Source material:

────────────────────────────────────────

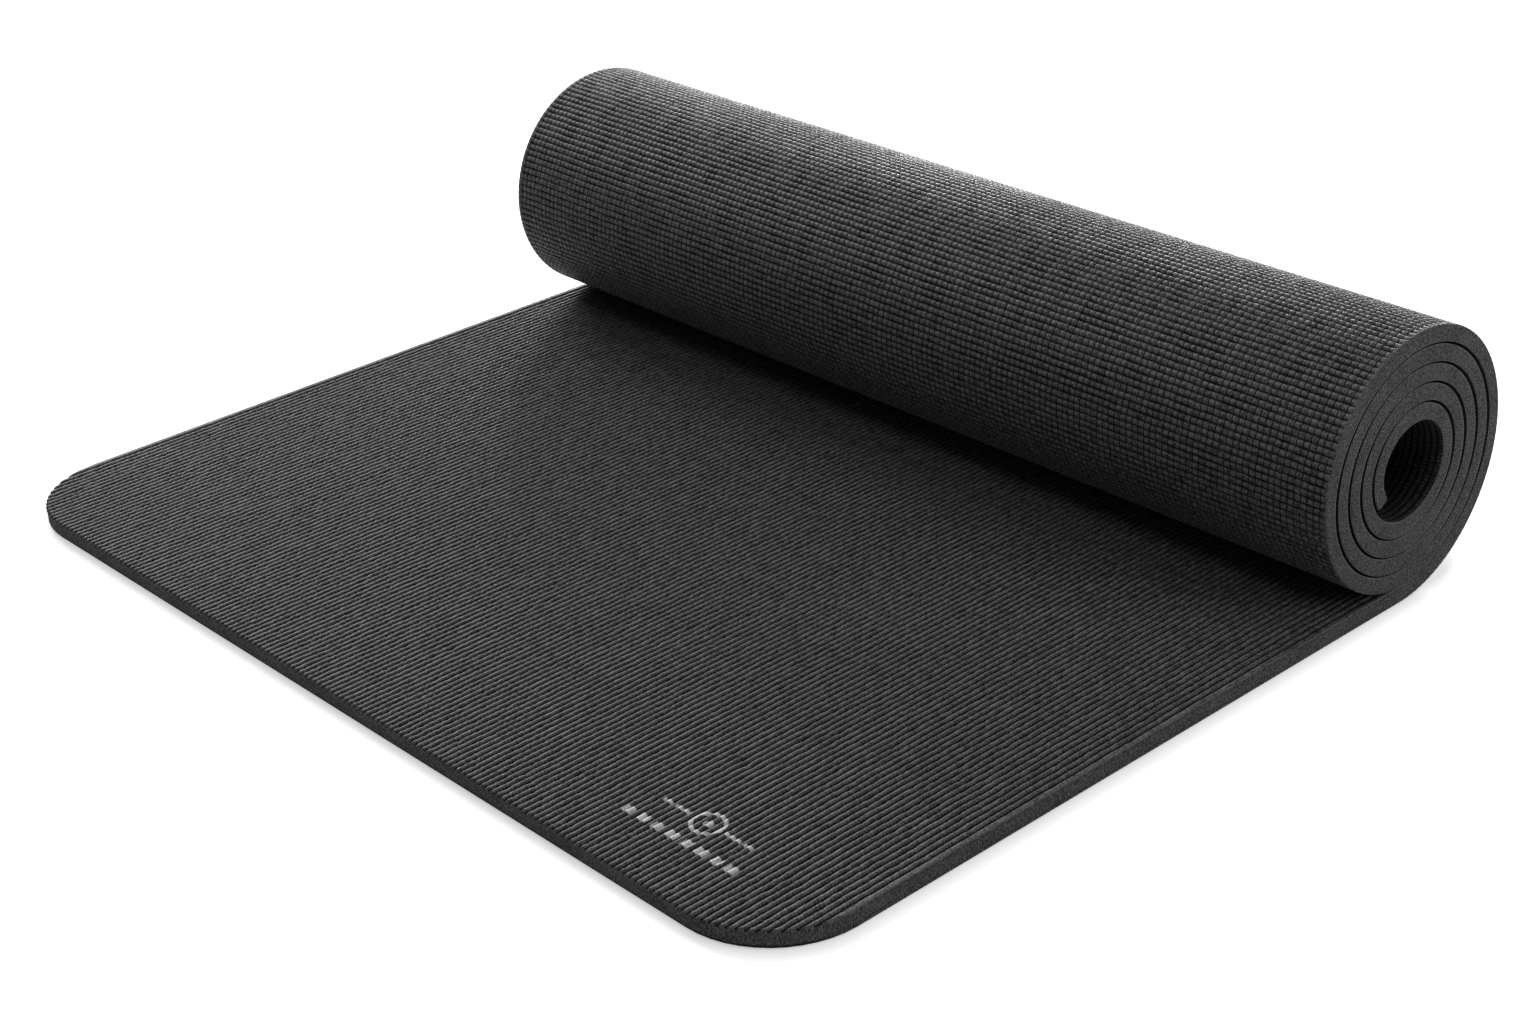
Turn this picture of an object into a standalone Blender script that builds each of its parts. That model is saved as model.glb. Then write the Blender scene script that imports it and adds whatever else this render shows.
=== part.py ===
# Exercise mat, partly rolled: a die-cut sheet of foam between two embossed skins.
# The front of the sheet lies flat, and the rest is wound into a roll that stands on it.
# Metres. X runs across the mat and along the roll, Y from the front edge to the roll, Z up.

import math

import bmesh
import bpy
from mathutils import Vector

# Driving dimensions of the mat, laid out flat
MAT_LENGTH = 1.830
MAT_WIDTH = 0.610
MAT_THICKNESS = 0.0095
FRONT_CORNER_RADIUS = 0.050
ROLLED_END_CORNER_RADIUS = 0.004

# Layers of the sheet, from the floor up: base skin, foam core, top skin
BASE_SKIN_THICKNESS = 0.0008
TOP_SKIN_THICKNESS = 0.0007
BOND_LINE = 0.0003

# How far the mat is rolled up, and how tightly
FLAT_LENGTH = 0.427
CORE_RADIUS = 0.0165
WRAP_GAP = 0.0006
WRAP_SETTLE_FORWARD = 0.00012
WRAP_SETTLE_DOWN = 0.00010

# Fineness of the facets
STATIONS_PER_TURN = 44
STATIONS_PER_FRONT_CORNER = 8
STATIONS_PER_ROLLED_END_CORNER = 2
SHARP_EDGE_DEGREES = 40.0

# Colours, linear, and roughness
SKIN_COLOUR = (0.026, 0.026, 0.027, 1.0)
BASE_COLOUR = (0.022, 0.022, 0.023, 1.0)
FOAM_COLOUR = (0.055, 0.055, 0.056, 1.0)
SKIN_ROUGHNESS = 0.55
FOAM_ROUGHNESS = 0.9

# Sizes that follow from the ones above
TURN = 2.0 * math.pi
WRAP_PITCH = MAT_THICKNESS + WRAP_GAP
WINDING_RADIUS = WRAP_PITCH / TURN
INNERMOST_RADIUS = CORE_RADIUS + MAT_THICKNESS / 2.0
ROLLED_LENGTH = MAT_LENGTH - FLAT_LENGTH
MIDDLE_RADIUS = math.sqrt(INNERMOST_RADIUS ** 2 + 2.0 * WINDING_RADIUS * ROLLED_LENGTH)
OUTER_RADIUS = MIDDLE_RADIUS + MAT_THICKNESS / 2.0
OPEN_FLAT_LENGTH = FLAT_LENGTH - OUTER_RADIUS
CORE_BOTTOM = BASE_SKIN_THICKNESS + BOND_LINE
CORE_TOP = MAT_THICKNESS - TOP_SKIN_THICKNESS - BOND_LINE


def clear_scene():
    for thing in list(bpy.data.objects):
        bpy.data.objects.remove(thing, do_unlink=True)


def rolled_length(heading):
    # Length of the mat's middle that is wound up once it has turned through the heading
    return MIDDLE_RADIUS * heading - WINDING_RADIUS * heading ** 2 / 2.0


def heading_after(length):
    # The inverse of rolled_length: how far the mat has turned after this much winding
    inside_root = MIDDLE_RADIUS ** 2 - 2.0 * WINDING_RADIUS * length
    return (MIDDLE_RADIUS - math.sqrt(inside_root)) / WINDING_RADIUS


def rolled_up(across, along, height):
    # Where a point of the flat sheet lies once the mat is rolled. The roll is the involute of a
    # small circle, so that its wraps stay one pitch apart, and each wrap settles a little.
    wound = along - FLAT_LENGTH
    if wound <= 0.0:
        return Vector((across, wound, height))
    heading = heading_after(wound)
    radius = OUTER_RADIUS - WINDING_RADIUS * heading - height
    settled = heading / TURN
    y = WINDING_RADIUS * (1.0 - math.cos(heading)) + radius * math.sin(heading)
    z = OUTER_RADIUS - WINDING_RADIUS * math.sin(heading) - radius * math.cos(heading)
    return Vector((across, y - settled * WRAP_SETTLE_FORWARD, z - settled * WRAP_SETTLE_DOWN))


def corner_stations(radius, count):
    # Distances from a cut end at which a rounded corner is cut across, and its inset there
    quarter_steps = [step / count * math.pi / 2.0 for step in range(count + 1)]
    return [(radius * (1.0 - math.cos(angle)), radius * (1.0 - math.sin(angle))) for angle in quarter_steps]


def blank_outline():
    # The die-cut blank as pairs of distance from the front edge and half width there. One row marks
    # where the roll begins to hang over the flat part.
    front = corner_stations(FRONT_CORNER_RADIUS, STATIONS_PER_FRONT_CORNER)
    rolled_end = corner_stations(ROLLED_END_CORNER_RADIUS, STATIONS_PER_ROLLED_END_CORNER)
    outline = [(distance, MAT_WIDTH / 2.0 - inset) for distance, inset in front]
    outline.append((OPEN_FLAT_LENGTH, MAT_WIDTH / 2.0))
    end_of_turns = heading_after(ROLLED_LENGTH - ROLLED_END_CORNER_RADIUS)
    turning_step = TURN / STATIONS_PER_TURN
    for step in range(math.ceil(end_of_turns / turning_step)):
        outline.append((FLAT_LENGTH + rolled_length(step * turning_step), MAT_WIDTH / 2.0))
    for distance, inset in reversed(rolled_end):
        outline.append((MAT_LENGTH - distance, MAT_WIDTH / 2.0 - inset))
    return outline


def flat_layer(outline, bottom, top):
    # One layer of the sheet, still flat: a strip with a row at each station, drawn up to its thickness
    layer = bmesh.new()
    bmesh.ops.create_grid(layer, x_segments=1, y_segments=len(outline) - 1, size=MAT_WIDTH / 2.0)
    layer.verts.ensure_lookup_table()
    for number, vert in enumerate(sorted(layer.verts, key=lambda each: (each.co.y, each.co.x))):
        distance, half_width = outline[number // 2]
        vert.co = Vector((math.copysign(half_width, vert.co.x), distance, bottom))
    drawn = bmesh.ops.extrude_face_region(layer, geom=layer.faces[:])["geom"]
    raised = [piece for piece in drawn if isinstance(piece, bmesh.types.BMVert)]
    bmesh.ops.translate(layer, verts=raised, vec=Vector((0.0, 0.0, top - bottom)))
    bmesh.ops.recalc_face_normals(layer, faces=layer.faces[:])
    return layer


def plain_material(name, colour, roughness):
    material = bpy.data.materials.new(name)
    material.use_nodes = True
    surface = material.node_tree.nodes["Principled BSDF"]
    surface.inputs["Base Color"].default_value = colour
    surface.inputs["Roughness"].default_value = roughness
    surface.inputs["Metallic"].default_value = 0.0
    return material


def rolled_layer(name, outline, bottom, top, material, collection, parent):
    layer = flat_layer(outline, bottom, top)
    for vert in layer.verts:
        vert.co = rolled_up(*vert.co)
    mesh = bpy.data.meshes.new(name)
    layer.to_mesh(mesh)
    layer.free()
    mesh.shade_smooth()
    mesh.set_sharp_from_angle(angle=math.radians(SHARP_EDGE_DEGREES))
    mesh.materials.append(material)
    thing = bpy.data.objects.new(name, mesh)
    collection.objects.link(thing)
    thing.parent = parent
    return thing


def least_gap_between_wraps(outline):
    # The closest that the underside of one wrap comes to the top of the wrap outside it
    tops = [rolled_up(0.0, distance, MAT_THICKNESS) for distance, half_width in outline]
    undersides = [rolled_up(0.0, distance, 0.0) for distance, half_width in outline]
    least = MAT_LENGTH
    for number, under in enumerate(undersides):
        for outer in range(number - STATIONS_PER_TURN // 2):
            side = tops[outer + 1] - tops[outer]
            along_side = (under - tops[outer]).dot(side) / side.length_squared
            nearest = tops[outer] + side * max(0.0, min(1.0, along_side))
            least = min(least, (under - nearest).length)
    return least


def build_mat():
    clear_scene()
    collection = bpy.data.collections.new("exercise_mat")
    bpy.context.scene.collection.children.link(collection)
    outline = blank_outline()
    back_of_roll = max(rolled_up(0.0, distance, 0.0).y for distance, half_width in outline)
    mat = bpy.data.objects.new("mat_frame", None)
    mat.location = (0.0, (FLAT_LENGTH - back_of_roll) / 2.0, 0.0)
    collection.objects.link(mat)
    skin = plain_material("embossed skin", SKIN_COLOUR, SKIN_ROUGHNESS)
    base = plain_material("gripping base", BASE_COLOUR, SKIN_ROUGHNESS)
    foam = plain_material("cut foam", FOAM_COLOUR, FOAM_ROUGHNESS)
    rolled_layer("base_skin", outline, 0.0, BASE_SKIN_THICKNESS, base, collection, mat)
    rolled_layer("foam_core", outline, CORE_BOTTOM, CORE_TOP, foam, collection, mat)
    rolled_layer("top_skin", outline, MAT_THICKNESS - TOP_SKIN_THICKNESS, MAT_THICKNESS, skin, collection, mat)
    turns = heading_after(ROLLED_LENGTH) / TURN
    print(f"roll of {turns:.2f} turns, least gap between wraps {least_gap_between_wraps(outline):.5f} m")
    print(f"flat part {FLAT_LENGTH:.3f} m, footprint {FLAT_LENGTH + back_of_roll:.4f} m deep")


build_mat()
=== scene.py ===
# Half-rolled exercise mat: its looks, in metres and in the place of its solids.
import math

import bpy
from mathutils import Matrix, Vector


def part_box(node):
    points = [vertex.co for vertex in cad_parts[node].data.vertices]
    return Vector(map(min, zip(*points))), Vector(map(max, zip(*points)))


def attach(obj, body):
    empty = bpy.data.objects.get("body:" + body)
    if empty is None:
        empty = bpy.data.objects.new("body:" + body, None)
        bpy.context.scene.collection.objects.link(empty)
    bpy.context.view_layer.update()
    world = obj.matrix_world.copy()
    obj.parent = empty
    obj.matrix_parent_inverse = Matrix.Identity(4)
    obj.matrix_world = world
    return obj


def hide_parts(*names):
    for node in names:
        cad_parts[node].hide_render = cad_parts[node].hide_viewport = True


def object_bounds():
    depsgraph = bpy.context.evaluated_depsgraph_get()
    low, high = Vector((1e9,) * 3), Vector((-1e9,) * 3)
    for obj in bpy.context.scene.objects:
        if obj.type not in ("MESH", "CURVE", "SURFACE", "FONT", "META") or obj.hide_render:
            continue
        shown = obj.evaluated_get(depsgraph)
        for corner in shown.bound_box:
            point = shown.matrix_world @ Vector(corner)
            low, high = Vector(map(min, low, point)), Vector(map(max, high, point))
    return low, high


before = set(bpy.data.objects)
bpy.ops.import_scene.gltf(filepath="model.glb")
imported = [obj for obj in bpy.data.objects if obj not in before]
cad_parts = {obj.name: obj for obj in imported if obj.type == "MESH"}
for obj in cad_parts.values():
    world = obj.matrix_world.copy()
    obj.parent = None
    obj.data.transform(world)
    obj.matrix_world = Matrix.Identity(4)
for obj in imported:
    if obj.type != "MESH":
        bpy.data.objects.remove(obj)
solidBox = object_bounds()
print("stage 1: solids loaded")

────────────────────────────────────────

Requirements: Starting with the line that contains "turns = heading_after(ROLLED_LENGTH)", output every line through the end of the listing above, unchanged.

Task answer:
    turns = heading_after(ROLLED_LENGTH) / TURN
    print(f"roll of {turns:.2f} turns, least gap between wraps {least_gap_between_wraps(outline):.5f} m")
    print(f"flat part {FLAT_LENGTH:.3f} m, footprint {FLAT_LENGTH + back_of_roll:.4f} m deep")


build_mat()
=== scene.py ===
# Half-rolled exercise mat: its looks, in metres and in the place of its solids.
import math

import bpy
from mathutils import Matrix, Vector


def part_box(node):
    points = [vertex.co for vertex in cad_parts[node].data.vertices]
    return Vector(map(min, zip(*points))), Vector(map(max, zip(*points)))


def attach(obj, body):
    empty = bpy.data.objects.get("body:" + body)
    if empty is None:
        empty = bpy.data.objects.new("body:" + body, None)
        bpy.context.scene.collection.objects.link(empty)
    bpy.context.view_layer.update()
    world = obj.matrix_world.copy()
    obj.parent = empty
    obj.matrix_parent_inverse = Matrix.Identity(4)
    obj.matrix_world = world
    return obj


def hide_parts(*names):
    for node in names:
        cad_parts[node].hide_render = cad_parts[node].hide_viewport = True


def object_bounds():
    depsgraph = bpy.context.evaluated_depsgraph_get()
    low, high = Vector((1e9,) * 3), Vector((-1e9,) * 3)
    for obj in bpy.context.scene.objects:
        if obj.type not in ("MESH", "CURVE", "SURFACE", "FONT", "META") or obj.hide_render:
            continue
        shown = obj.evaluated_get(depsgraph)
        for corner in shown.bound_box:
            point = shown.matrix_world @ Vector(corner)
            low, high = Vector(map(min, low, point)), Vector(map(max, high, point))
    return low, high


before = set(bpy.data.objects)
bpy.ops.import_scene.gltf(filepath="model.glb")
imported = [obj for obj in bpy.data.objects if obj not in before]
cad_parts = {obj.name: obj for obj in imported if obj.type == "MESH"}
for obj in cad_parts.values():
    world = obj.matrix_world.copy()
    obj.parent = None
    obj.data.transform(world)
    obj.matrix_world = Matrix.Identity(4)
for obj in imported:
    if obj.type != "MESH":
        bpy.data.objects.remove(obj)
solidBox = object_bounds()
print("stage 1: solids loaded")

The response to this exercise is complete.